Looking out across the Sierra Nevada mountains and the Alhambra, Abdul Haqq, 42, a Basque who converted to Islam 12 years ago, said: "Granada has historically been the capital of European Islam. Some people convert because of their search for their roots - others like me joined as a matter of faith."
At first, locals fiercely opposed the project. Proposals for an elegant building at the heart of Granada's oldest district, the old Muslim quarter, resulted in graffiti such as "Moros fuera" ("Moors out!").
The mosque's planners were forced to alter their designs after the town hall objected to the height and style of its 45ft minaret.
"I have noticed there has been a change in the past few weeks - the fact we have opened to the public has dispelled some of the fears," said Mr Haqq. "We have made clear this is not a return to Al-Andalus for the likes of bin Laden, but a statement of Spain's heritage."
The mosque and the country's Islamic revival will be an acid test of Spain's much-vaunted convivencia (peaceful co-existence).
But so far the mosque's neighbours have been unimpressed. The trial calls to prayer have caused surprise.
"We expect more complaints.

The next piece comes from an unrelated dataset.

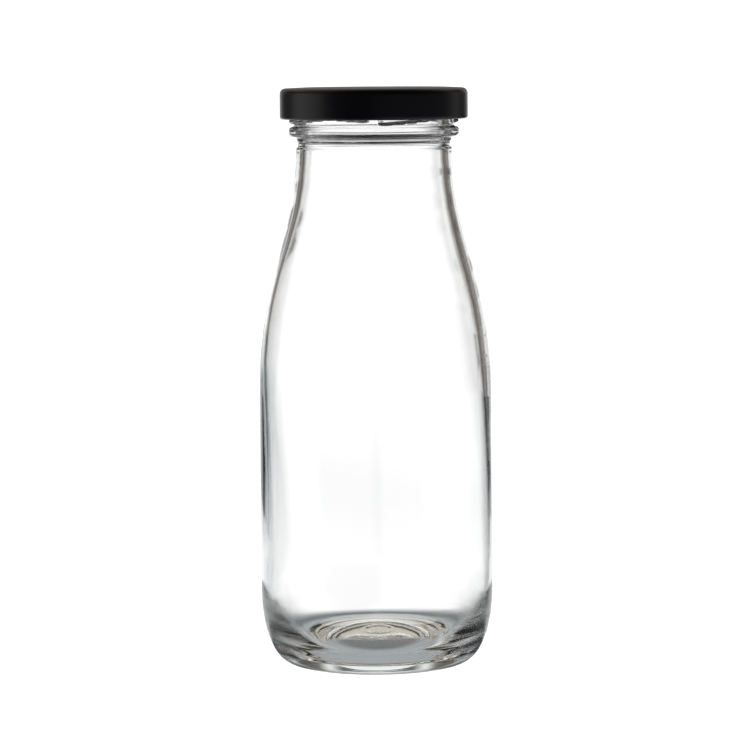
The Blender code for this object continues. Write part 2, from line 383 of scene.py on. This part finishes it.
# %% Build the bottle
FLOOR_LEAN = 0.11
LEAN_TOP = 32
LEAN_FADE = 22
WAVE_HEIGHT = 0.004
WAVE_STEP = 1.7
WAVE_TOP = 28
WAVE_FADE = 14
WAVE_FOOT = 4
THREAD_GUARD = 0.3
UPRIGHT_RADIUS = 24
SETTLED = np.array(
    [
        (6, 0.2),
        (18, 0.55),
        (30, 0.75),
        (40, 0.65),
        (52, 0.45),
        (66, 0.15),
        (82, -0.35),
        (118, -0.6),
        (139, -0.4),
    ]
)


def washboard(angle, height):
    """Fine level waves low on the bottle: a sine of the height, swaying a little round the axis.

    They lie 1.7 mm apart, are at most 0.004 mm high, are strongest on the two sides, and die out
    by a height of 28 mm.
    """
    sway = 0.7 * np.sin(2 * angle + 0.7) + 0.2 * np.sin(5 * angle + 2.0)
    fade = np.clip((WAVE_TOP - height) / WAVE_FADE, 0, 1) * np.clip(height / WAVE_FOOT, 0, 1)
    sides = 0.2 + 0.8 * np.cos(angle) ** 2
    return WAVE_HEIGHT * fade * sides * np.sin(2 * math.pi * (height + sway) / WAVE_STEP)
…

The nuns in the convent next door have already built the adjoining wall higher and added broken glass to their defences," said Mr Haqq.
The mosque will be the spiritual home of 500 Muslims, mostly Spanish converts. Mr Haqq points out that the majority of Muslims in Spain during Moorish rule were Spaniards.
"The Moors took over more with the Koran than with the sword. The mosque is to show it is not so strange to have Muslims in Spain. We do not want to reconquer the country. We want to say we are as much Spanish as you are," he said.
But there has been friction. Last year Muslims claimed the right to hold salat, Friday prayers, in Cordoba's Mezquita-Cathedral, once one of Islam's finest mosques. That caused uproar.
And in Granada Muslim Left-wing groups have demanded that the city no longer celebrates its riotous fiesta, La Toma, The Capture, commemorating victory over the Moorish citadel.